As they continue to march into yet another new era, Bruce tells NME about Asking Alexandria’s new sound, getting sober and a brighter future.


How would you describe the shift in sound on ‘Like A House On Fire’? 

“This is the logical next step from the last album. I don’t know why anyone would be mind blown or like ‘Where did this come from?’ If you’re a fan of our last record [2017‘s self-titled] you should be a fan of this record. We’re still playing big guitar riffs, drums and choruses. It’s really not that far removed.”

Is it true that you sent the new album to Slipknot’s Corey Taylor for his opinion?

“I sent it [to him] as soon as we finished recording and was like, ‘Dude, what do you think?’ He said, ‘I think it’s going to piss people off and I think it’s the best thing you’ve ever fucking written. Whether people realise it or not on a first listen, I promise you they will. Every band who’s been around for years has been through this and it’s your time’.”

Has this album redefined who Asking Alexandria are?

“Definitely as people. This is the first record we’ve done sober – that’s a big deal. We’ll never go back to how we were with drugs and excessive alcohol.”

What made you all want to get sober?

“Right after the last album came out, we decided enough is enough. For me, the big wake-up call was my wife. My daughter was still a baby and my wife said, ‘If you don’t stop this, I can’t stay. I can’t raise our daughter in this environment. She doesn’t deserve to see her dad coked out of his head and drunk all the time.’ From that morning on, I never touched drugs ever again and I stopped drinking liquor. Liquor was a catalyst for me. If I got fucked up on liquor, the drugs came.”

How is Danny finding it all?

“When Danny rejoined the band, he was completely sober. He’d stopped drugs and he’d stopped drinking, then when he came back, he slipped back into it again because we weren’t quite at that space where we had stopped. That just goes to show the importance of doing it together as a band. We all have to be on-board or it doesn’t work. Danny [is now] approaching 100 days sober. I’m proud of him.”

 Do you guys ever speak to [ex-frontman] Denis Stoff these days?

“No, we never talk to him. I’ve not come out and said what went down because I don’t want to start any drama. I don’t have any ill wishes towards him at all, but he does know what he did and it was shitty. Maybe he behaved the way he did in our band because it wasn’t the right fit for him. I hope that he’s able to move on from it and do something spectacular, because he was a talented kid.”

Have you dropped songs from ‘The Black’ from your live sets altogether now?

“We have and there’s a big misconception about that. [People think] ‘Oh Danny won’t let them play the songs’. But actually Danny said he would play the songs, it was me who said no. That album was specifically very venomous towards Danny because he hurt me so much. On stage you’ll see me and Danny are grinning at each other, jumping around and hi-fiving, we’re having a good time. How am I going to go onstage and have him sing about how pissed off I was with him?”

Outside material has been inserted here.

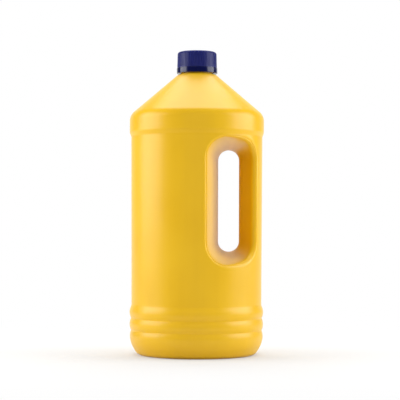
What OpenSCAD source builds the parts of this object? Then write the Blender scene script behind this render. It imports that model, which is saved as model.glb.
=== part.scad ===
// A two-litre drain cleaner bottle with a moulded side handle and a push-and-turn closure.
// Millimetres, +Z up. The origin is the centre of the standing ring, on the surface it stands on.
// The handle is on the +X side, and the two mould halves meet in the XZ plane.

/* [Body] */
// Diameter over the shoulder band, the widest part
body_d = 121.6; // [120:0.1:126]
// How far the base ribs' crests lie inside the band
rib_inset = 0.2; // [0.1:0.05:0.9]
// How far the plain panel lies inside the band where it leaves the ribs
panel_foot_inset = 1.95; // [1.6:0.05:2.4]
// How far the plain panel lies inside the band just under it
panel_top_inset = 1.4; // [0.9:0.05:1.6]
// Thickness of the blown wall
wall = 0.9; // [0.7:0.05:1.4]

/* [Foot and heel] */
// How far the standing ring's outer edge lies inside the shoulder band
foot_inset = 11.2; // [10.8:0.1:12.6]
// Width of the flat standing ring
foot_w = 8.5; // [5:0.5:12]
// Height of the push-up in the middle of the base
push_up = 5; // [3:0.5:8]
// Radius where the push-up levels out
push_up_r = 50; // [30:1:60]
// Radius between the standing ring and the push-up
foot_inner_r = 4; // [2:0.5:6]
// Radius between the standing ring and the heel
foot_edge_r = 6.3; // [4:0.1:7]
// Slope of the heel, measured from upright
heel_slope = 31; // [29:1:34]
// Radius between the heel and the lowest rib
heel_r = 19; // [12:0.1:20]

/* [Base ribs] */
// Number of ribs
rib_count = 3; // [2:1:4]
// Height of the lowest rib's crest
rib_low_z = 17.1; // [16.8:0.1:21]
// How far the lowest rib's crest lies inside the others
rib_low_inset = 0.35; // [0:0.05:0.5]
// Distance from one crest to the next
rib_pitch = 10.8; // [10.4:0.1:11.5]
// Slope of a rib's flank, measured from upright
rib_slope = 26.5; // [24:0.5:30]
// Radius over a crest
rib_crest_r = 10.4; // [7:0.1:10.6]
// Radius in a valley
rib_valley_r = 1.4; // [0.4:0.1:1.6]
// Slope of the top rib where it runs out into the panel, measured from upright
rib_end_slope = 21; // [18:0.5:28]
// Radius where the top rib runs out into the panel
rib_end_r = 3; // [1:0.1:4]

/* [Panel and shoulder] */
// Height of the plain panel, from the top rib's crest to the step up to the band
panel_h = 158.3; // [140:0.1:180]
// Height of the step between the panel and the band
step_h = 4.0; // [3.2:0.1:5]
// Height of the band, from the step to where it would meet the cone in a sharp corner
band_h = 15.5; // [12:0.1:22]
// Radius where the panel starts to step out
step_foot_r = 3; // [1.5:0.1:3.5]
// Radius where the step ends on the band
step_top_r = 2; // [1:0.1:2.6]
// Radius between band and cone
shoulder_r = 9.5; // [8:0.1:14]
// Slope of the cone, measured from level
cone_slope = 40.5; // [36:0.1:44]

/* [Handle] */
// Thickness of the grip, from the finger hole out to the panel
grip_t = 20.5; // [18:0.1:22]
// Width of the finger hole
hole_w = 18.9; // [18:0.1:21]
// Distance from the top rib's crest up to the finger hole's lower end
hole_foot_gap = 54.8; // [46:0.1:60]
// Distance from the finger hole's upper end up to the step
hole_top_gap = 11.6; // [10.5:0.1:20]
// Draft of the recess on the grip's side
grip_draft = 25; // [21:0.5:27]
// Draft of the recess on the body's side
body_draft = 10.7; // [8:0.1:14]
// Draft of the recess at its top
top_draft = 10; // [8:0.5:11]
// Draft of the recess at its bottom
bottom_draft = 12.6; // [9:0.1:16]
// Radius of the edge where the recess meets the body
handle_edge_r = 3.4; // [2.4:0.1:4]
// Width of the flat land that the mould halves leave round the finger hole
land_w = 1.6; // [1:0.1:3]

/* [Neck] */
// Diameter of the mouth
mouth_d = 21.6; // [19:0.1:24]
// Wall of the neck between the thread's turns
neck_wall = 1.8; // [1.4:0.1:2.2]
// How far the thread stands out from the neck
thread_reach = 0.95; // [0.8:0.05:1.1]
// How far the plain collar under the thread stands out from the neck
collar_reach = 1.7; // [1.2:0.1:1.9]
// Height of the plain collar
collar_h = 2.4; // [2:0.1:2.6]
// Width of the ledge round the collar
ledge_w = 3.15; // [2.2:0.05:3.5]
// Height of the neck above its ledge
neck_h = 15.4; // [14.5:0.1:17]
// Radius of the ledge's edge, and inside it where the cone turns up into the bore
ledge_r = 0.8; // [0.4:0.1:1]
// Radius of the mouth's outer edge, and of the collar's foot
lip_r = 0.5; // [0.2:0.1:0.8]
// Bevel at the mouth's inner edge
mouth_bevel = 0.3; // [0.1:0.1:0.5]

/* [Thread] */
// Rise of the thread in one turn
thread_pitch = 4.2; // [4:0.05:4.6]
// Turns of each thread
thread_turns = 1.25; // [1:0.05:1.3]
// Width of the neck's thread at its foot
neck_thread_w = 2.2; // [1.8:0.1:2.3]
// Width of the inner cap's thread at its foot
cap_thread_w = 1.8; // [1.4:0.1:1.9]
// Width of either thread along its crest
thread_crest_w = 0.9; // [0.6:0.1:1]
// Distance from the mouth down to the centre of the thread's last turn
thread_top = 2.9; // [2.6:0.1:3.2]

/* [Closure] */
// Thickness of the foam liner
liner_t = 1.0; // [0.8:0.1:1.6]
// Thickness of the inner cap's top
inner_top_t = 1.2; // [1:0.1:1.6]
// Wall of the inner cap's skirt
inner_wall = 1.4; // [1.2:0.05:1.5]
// Distance from the ledge up to the inner cap's lower edge
inner_rim_gap = 2.7; // [2.6:0.1:2.8]
// Thickness of the outer cap's top
outer_top_t = 1.4; // [1.2:0.1:2]
// Wall of the outer cap's skirt, over its ribs
outer_wall = 2.1; // [1.5:0.05:2.4]
// How far the outer cap's plain collar stands out from its ribs
outer_collar_reach = 0.4; // [0.2:0.05:0.6]
// Height of the outer cap's plain collar
outer_collar_h = 4.8; // [3.5:0.1:5.5]
// Distance from the ledge up to the outer cap's rim
outer_rim_gap = 1.3; // [1.2:0.1:1.7]
// Depth of the grooves between the outer cap's ribs
groove_depth = 0.35; // [0.2:0.05:0.5]
// Number of ribs round the outer cap
groove_count = 72; // [60:2:90]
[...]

It sounds like being in Asking Alexandria is a very different experience now?

“We’ve only got one crew member left from those days, our tour manager, and he says how much more he enjoys being around us now. There were times where we would get drunk, destroy hotel rooms and have the police called over because we’d trashed a hotel lobby. We’d be up all night, drinking from when we got off stage, until 10am the next day and he’s in the back trying to sleep. He said it was sad how many doors we went through instead of opening and how many TV’s we smashed. He referred to it as not a happy group of people.”

And are you all happy now?

“Completely. That’s why it’s such a bummer when you see people getting so spiteful towards you for discovering your happiness. This band has always been about us. Since day one, it’s been about five people telling their stories to the world. That’s not changed. Maybe you relate to a certain part of our story more than another, and that’s fine. That part of the story is still there. It can be re-read, it can be re-listened to, but it can’t be re-lived for us.”

Asking Alexandria’s ‘Like A House On Fire’ is out now.